Here is the sly smear part, right up front. According to Heath, my views are of "some significance" because I have an "interest and financial stake in producing documentary films on UFO related topics." This is no different than stating that Stan's views (or anyone's, for that matter) on Roswell, or MJ-12, are of significance because "he has an interest and financial stake" in writing / lecturing about Roswell, or MJ-12. It is designed to make me look like I'm in this just for the money.


No Paul, that remark isn't designed to infer you're only in it for the money. As I read it, it means exactly what it says, namely, that because you are a professional actually in the field, your views carry some import.

How you somehow conclude that the there is an implication that you're a money grabbing so and so who's only interest is in pocketing cash is beyond me.

And whilst we're about it, how exactly is it wrong to make money out of Ufology anyway? Is it because in most people' minds, the only way it can be done is by pulling the wool over people's eyes and selling them a pile of crap? In other words, cheating people?

I have a pile of books on my book shelves which have greatly assissted me in my understanding of this subject. If I had copies of your documentaries, I know I would feel the same way. I have enjoyed and appreciated every conference I have ever been to, even the bad ones.

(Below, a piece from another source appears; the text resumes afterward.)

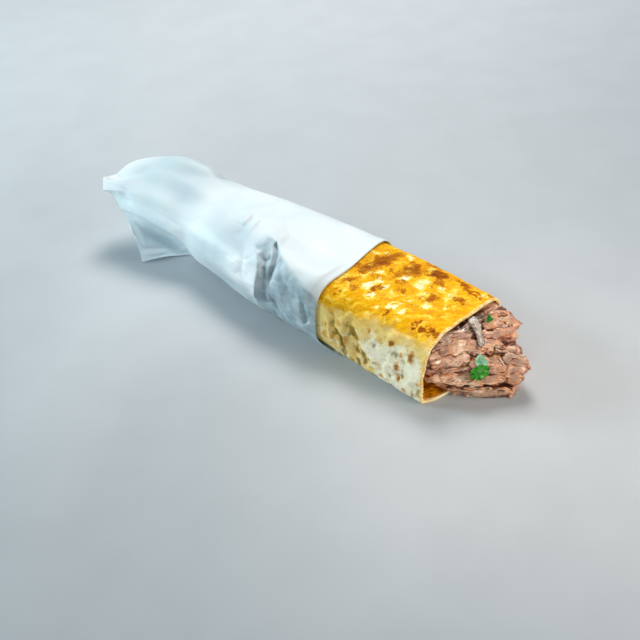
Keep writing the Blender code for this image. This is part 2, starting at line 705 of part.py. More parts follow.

We have a distorted attitude to this.

Paul Kimball said...


There's no problem with making money. Never has been, never will be - unless it can be demonstrated that it has compromised a person's objectivity.

And I know how sly smears like Heath's work - they've been using them against Stan for years. I agree that the "financial interest" part is totally irrelevant - so why mention it, other than to imply that "this person is not pure of motive, he's just in it for the money."

But that's ufology at the extremes (both pro and anti ET) - play nasty, make it personal, and fight dirty - and then exercise a double standard when it comes to condemning debunkers vs. believers.

No wonder most people stay away.


Paul Kimball said...


Exactly - some people are obsessed with UFOs, to the point where they become fanatics (this applies to both believers and debunkers). It starts to colour their thinking about everything. It's sad, frankly. They do indeed need to get out more, and enjoy life - and stop pretending that they're Obi-wan Kenobi fighting the dark forces of injustice and evil. If there really are dark forces of injustice and evil, I suspect they have bigger fish to fry than ufologists.

Now, off to the bar for a few pints!